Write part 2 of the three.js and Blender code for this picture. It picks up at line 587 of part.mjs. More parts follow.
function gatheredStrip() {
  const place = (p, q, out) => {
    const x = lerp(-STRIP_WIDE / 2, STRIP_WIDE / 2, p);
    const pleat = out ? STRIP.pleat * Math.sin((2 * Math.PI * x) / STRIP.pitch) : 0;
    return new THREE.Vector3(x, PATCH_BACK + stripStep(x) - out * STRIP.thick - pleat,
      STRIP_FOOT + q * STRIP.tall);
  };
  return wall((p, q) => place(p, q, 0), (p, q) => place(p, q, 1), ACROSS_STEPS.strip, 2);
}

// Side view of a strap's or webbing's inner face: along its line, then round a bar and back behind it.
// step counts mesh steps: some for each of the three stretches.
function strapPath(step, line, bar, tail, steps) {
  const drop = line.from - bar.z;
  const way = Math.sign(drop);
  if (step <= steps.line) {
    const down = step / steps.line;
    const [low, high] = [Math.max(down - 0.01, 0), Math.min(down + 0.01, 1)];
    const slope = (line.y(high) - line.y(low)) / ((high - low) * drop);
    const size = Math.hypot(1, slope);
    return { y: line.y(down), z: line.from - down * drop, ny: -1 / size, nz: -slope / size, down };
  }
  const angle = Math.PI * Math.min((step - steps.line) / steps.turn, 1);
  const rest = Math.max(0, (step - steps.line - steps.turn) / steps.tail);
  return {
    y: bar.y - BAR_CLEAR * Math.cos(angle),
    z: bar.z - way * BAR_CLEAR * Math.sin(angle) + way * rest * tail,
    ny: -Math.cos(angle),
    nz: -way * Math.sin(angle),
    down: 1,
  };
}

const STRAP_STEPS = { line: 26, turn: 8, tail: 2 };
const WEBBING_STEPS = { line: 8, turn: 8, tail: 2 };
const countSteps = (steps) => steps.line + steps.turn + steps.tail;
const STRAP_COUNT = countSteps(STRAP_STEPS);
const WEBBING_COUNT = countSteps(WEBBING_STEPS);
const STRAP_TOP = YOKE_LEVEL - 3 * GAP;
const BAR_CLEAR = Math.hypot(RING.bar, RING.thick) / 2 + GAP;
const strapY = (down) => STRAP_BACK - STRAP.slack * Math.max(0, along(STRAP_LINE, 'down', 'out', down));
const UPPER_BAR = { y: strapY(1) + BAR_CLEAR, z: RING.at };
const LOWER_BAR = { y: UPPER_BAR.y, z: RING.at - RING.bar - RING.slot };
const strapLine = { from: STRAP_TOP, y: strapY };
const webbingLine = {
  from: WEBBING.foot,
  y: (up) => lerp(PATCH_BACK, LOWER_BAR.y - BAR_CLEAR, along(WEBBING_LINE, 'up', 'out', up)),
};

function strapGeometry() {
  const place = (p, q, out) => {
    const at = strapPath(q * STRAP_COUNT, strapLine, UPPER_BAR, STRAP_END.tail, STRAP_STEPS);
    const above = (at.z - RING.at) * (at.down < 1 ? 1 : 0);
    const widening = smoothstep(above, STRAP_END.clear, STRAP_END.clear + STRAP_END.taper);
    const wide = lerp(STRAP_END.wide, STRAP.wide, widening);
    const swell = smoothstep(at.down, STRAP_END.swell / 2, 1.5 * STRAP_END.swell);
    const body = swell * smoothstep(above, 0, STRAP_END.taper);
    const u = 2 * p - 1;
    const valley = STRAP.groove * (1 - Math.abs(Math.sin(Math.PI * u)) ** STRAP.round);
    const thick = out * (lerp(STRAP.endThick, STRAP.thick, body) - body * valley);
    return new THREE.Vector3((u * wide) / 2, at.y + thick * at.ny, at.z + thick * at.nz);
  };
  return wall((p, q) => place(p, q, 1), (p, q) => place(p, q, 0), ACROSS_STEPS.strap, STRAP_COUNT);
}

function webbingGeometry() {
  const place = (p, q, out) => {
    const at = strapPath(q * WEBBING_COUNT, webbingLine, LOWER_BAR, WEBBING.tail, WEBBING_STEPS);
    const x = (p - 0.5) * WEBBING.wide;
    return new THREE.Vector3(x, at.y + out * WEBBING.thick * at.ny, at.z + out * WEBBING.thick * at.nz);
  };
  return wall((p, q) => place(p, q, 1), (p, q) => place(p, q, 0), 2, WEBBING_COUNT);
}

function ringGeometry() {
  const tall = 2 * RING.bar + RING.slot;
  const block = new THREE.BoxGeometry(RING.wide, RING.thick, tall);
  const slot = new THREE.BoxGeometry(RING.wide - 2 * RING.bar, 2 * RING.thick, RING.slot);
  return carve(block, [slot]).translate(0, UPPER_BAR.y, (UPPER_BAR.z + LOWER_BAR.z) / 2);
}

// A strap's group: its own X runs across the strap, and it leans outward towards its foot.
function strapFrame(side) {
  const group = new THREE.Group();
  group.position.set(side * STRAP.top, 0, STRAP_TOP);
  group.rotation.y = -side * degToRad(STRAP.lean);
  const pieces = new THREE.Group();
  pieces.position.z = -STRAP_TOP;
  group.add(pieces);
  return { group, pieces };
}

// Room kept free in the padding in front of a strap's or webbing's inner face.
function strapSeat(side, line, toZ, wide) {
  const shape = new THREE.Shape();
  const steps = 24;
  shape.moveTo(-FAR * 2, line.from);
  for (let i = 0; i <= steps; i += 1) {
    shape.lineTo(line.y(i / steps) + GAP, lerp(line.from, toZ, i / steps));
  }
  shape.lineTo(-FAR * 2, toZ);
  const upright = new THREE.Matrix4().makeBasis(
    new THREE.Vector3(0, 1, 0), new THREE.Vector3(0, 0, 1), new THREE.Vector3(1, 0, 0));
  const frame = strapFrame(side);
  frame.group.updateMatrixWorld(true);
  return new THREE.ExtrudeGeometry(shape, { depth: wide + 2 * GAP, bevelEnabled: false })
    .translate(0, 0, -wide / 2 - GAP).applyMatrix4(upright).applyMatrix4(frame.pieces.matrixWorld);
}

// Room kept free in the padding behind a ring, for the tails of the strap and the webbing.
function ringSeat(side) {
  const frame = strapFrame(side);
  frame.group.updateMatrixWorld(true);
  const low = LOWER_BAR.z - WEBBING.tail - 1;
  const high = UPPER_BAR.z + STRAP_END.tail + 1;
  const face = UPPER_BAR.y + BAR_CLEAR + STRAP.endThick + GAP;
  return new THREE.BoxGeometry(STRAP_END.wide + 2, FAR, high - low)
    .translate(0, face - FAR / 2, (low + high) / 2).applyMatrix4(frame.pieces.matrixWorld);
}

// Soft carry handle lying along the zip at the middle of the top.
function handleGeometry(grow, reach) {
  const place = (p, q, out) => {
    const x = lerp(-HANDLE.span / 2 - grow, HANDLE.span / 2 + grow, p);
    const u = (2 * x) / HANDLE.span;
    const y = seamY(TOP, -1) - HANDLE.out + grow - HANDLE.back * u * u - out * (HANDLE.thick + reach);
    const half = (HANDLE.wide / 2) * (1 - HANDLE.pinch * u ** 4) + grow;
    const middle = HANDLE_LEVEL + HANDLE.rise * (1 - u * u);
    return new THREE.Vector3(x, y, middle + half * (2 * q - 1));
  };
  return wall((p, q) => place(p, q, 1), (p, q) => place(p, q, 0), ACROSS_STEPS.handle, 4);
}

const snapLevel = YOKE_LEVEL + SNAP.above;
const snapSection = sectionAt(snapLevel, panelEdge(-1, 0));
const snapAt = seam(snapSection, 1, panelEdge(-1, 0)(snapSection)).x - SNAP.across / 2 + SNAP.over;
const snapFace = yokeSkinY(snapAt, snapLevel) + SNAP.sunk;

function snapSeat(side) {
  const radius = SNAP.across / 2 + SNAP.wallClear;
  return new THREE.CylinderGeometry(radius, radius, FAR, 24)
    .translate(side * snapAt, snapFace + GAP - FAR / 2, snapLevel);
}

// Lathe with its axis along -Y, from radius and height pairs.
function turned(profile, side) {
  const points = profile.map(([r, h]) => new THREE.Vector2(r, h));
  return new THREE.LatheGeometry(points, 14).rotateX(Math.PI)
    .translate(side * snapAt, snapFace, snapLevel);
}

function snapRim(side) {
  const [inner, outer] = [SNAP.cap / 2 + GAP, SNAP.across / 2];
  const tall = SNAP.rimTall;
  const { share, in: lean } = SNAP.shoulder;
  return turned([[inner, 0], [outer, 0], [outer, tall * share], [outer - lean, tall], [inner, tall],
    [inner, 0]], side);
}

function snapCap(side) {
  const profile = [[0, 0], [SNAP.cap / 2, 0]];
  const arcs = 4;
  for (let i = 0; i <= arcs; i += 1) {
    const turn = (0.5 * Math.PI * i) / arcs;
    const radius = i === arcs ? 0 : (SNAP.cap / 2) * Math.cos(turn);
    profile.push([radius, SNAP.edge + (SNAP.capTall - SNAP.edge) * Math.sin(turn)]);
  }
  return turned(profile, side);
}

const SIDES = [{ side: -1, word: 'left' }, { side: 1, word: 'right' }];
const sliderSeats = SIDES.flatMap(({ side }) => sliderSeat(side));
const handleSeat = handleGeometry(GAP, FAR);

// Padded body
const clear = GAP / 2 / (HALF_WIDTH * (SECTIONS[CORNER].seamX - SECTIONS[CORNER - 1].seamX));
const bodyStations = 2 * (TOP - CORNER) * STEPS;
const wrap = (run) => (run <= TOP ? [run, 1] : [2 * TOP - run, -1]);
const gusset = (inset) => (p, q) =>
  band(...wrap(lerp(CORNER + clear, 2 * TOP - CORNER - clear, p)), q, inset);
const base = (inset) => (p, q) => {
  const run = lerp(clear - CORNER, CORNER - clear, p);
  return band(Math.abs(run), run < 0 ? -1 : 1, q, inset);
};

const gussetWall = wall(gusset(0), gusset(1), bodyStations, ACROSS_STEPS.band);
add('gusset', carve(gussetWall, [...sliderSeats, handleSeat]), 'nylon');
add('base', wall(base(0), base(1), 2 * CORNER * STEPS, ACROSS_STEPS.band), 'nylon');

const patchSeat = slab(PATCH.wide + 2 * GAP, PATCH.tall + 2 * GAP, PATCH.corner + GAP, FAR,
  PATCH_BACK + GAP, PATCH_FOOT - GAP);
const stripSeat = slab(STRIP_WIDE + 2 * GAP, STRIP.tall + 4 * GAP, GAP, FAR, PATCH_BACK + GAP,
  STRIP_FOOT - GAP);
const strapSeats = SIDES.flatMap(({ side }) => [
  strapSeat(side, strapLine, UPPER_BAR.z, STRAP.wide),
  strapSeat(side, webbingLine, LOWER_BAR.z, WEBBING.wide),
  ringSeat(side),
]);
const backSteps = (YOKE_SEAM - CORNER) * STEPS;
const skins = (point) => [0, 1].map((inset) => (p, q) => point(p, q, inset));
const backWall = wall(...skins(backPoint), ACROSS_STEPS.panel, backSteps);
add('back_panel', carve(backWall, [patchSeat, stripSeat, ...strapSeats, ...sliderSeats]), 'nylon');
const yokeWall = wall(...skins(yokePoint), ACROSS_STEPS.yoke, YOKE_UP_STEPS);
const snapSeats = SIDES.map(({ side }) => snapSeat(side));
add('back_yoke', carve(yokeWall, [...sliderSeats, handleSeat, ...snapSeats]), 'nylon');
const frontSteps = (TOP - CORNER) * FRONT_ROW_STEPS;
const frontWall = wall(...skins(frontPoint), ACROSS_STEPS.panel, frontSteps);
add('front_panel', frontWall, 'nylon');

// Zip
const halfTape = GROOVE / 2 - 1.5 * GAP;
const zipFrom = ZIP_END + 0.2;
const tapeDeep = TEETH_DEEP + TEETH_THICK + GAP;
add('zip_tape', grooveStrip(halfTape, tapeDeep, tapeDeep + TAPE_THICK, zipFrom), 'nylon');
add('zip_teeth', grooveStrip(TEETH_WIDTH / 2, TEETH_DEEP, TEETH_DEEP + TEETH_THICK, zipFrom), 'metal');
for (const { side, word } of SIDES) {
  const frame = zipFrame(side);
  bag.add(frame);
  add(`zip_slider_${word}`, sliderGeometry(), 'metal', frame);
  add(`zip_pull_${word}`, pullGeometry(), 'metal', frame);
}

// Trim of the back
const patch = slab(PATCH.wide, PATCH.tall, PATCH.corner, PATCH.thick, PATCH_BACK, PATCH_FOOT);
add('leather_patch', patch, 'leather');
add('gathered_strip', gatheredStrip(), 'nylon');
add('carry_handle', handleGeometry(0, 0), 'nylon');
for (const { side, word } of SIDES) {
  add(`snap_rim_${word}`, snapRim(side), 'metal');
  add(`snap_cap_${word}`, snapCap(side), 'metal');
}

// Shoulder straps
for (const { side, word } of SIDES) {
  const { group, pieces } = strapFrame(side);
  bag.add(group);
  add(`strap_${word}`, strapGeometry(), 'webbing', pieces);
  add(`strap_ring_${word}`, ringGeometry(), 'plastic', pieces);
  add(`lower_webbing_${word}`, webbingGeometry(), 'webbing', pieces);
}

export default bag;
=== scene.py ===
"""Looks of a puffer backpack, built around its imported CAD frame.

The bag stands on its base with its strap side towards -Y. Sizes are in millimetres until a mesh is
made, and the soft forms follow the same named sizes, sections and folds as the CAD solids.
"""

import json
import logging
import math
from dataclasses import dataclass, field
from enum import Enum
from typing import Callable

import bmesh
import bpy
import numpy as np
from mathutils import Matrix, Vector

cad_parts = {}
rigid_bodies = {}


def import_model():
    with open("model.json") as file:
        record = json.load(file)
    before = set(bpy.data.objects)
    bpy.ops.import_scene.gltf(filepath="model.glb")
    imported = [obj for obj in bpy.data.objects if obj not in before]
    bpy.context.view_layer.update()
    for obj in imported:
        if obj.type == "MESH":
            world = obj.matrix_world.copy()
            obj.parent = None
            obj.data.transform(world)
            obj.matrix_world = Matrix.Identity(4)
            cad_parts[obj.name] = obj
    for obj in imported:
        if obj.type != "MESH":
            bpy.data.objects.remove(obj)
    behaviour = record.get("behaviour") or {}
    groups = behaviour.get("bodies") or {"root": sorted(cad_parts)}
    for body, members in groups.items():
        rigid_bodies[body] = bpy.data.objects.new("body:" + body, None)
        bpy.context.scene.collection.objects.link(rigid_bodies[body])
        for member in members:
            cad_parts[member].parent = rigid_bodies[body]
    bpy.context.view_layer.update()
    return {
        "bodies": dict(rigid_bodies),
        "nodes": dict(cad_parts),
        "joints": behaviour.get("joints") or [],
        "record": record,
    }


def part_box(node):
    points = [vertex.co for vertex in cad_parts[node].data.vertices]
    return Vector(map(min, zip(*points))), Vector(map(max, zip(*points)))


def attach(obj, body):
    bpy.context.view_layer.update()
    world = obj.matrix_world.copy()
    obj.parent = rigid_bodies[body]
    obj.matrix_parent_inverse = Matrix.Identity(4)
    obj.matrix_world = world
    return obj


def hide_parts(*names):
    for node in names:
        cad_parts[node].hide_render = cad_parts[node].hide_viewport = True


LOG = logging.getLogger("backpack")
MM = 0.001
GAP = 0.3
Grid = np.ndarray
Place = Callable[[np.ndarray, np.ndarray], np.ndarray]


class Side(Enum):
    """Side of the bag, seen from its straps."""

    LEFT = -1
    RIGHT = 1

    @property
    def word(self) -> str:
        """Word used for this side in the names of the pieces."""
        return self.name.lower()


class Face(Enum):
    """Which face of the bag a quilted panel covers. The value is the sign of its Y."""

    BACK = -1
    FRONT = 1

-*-

Problem description: Reproduce verbatim only the segment of the listing bounded by the line containing "obj.matrix_parent_inverse = Matrix.Identity(4)" and the line containing "Place = Callable[[np.ndarray, np.ndarray], np.ndarray]", with both boundary lines included.

Output for this task:
    obj.matrix_parent_inverse = Matrix.Identity(4)
    obj.matrix_world = world
    return obj


def hide_parts(*names):
    for node in names:
        cad_parts[node].hide_render = cad_parts[node].hide_viewport = True


LOG = logging.getLogger("backpack")
MM = 0.001
GAP = 0.3
Grid = np.ndarray
Place = Callable[[np.ndarray, np.ndarray], np.ndarray]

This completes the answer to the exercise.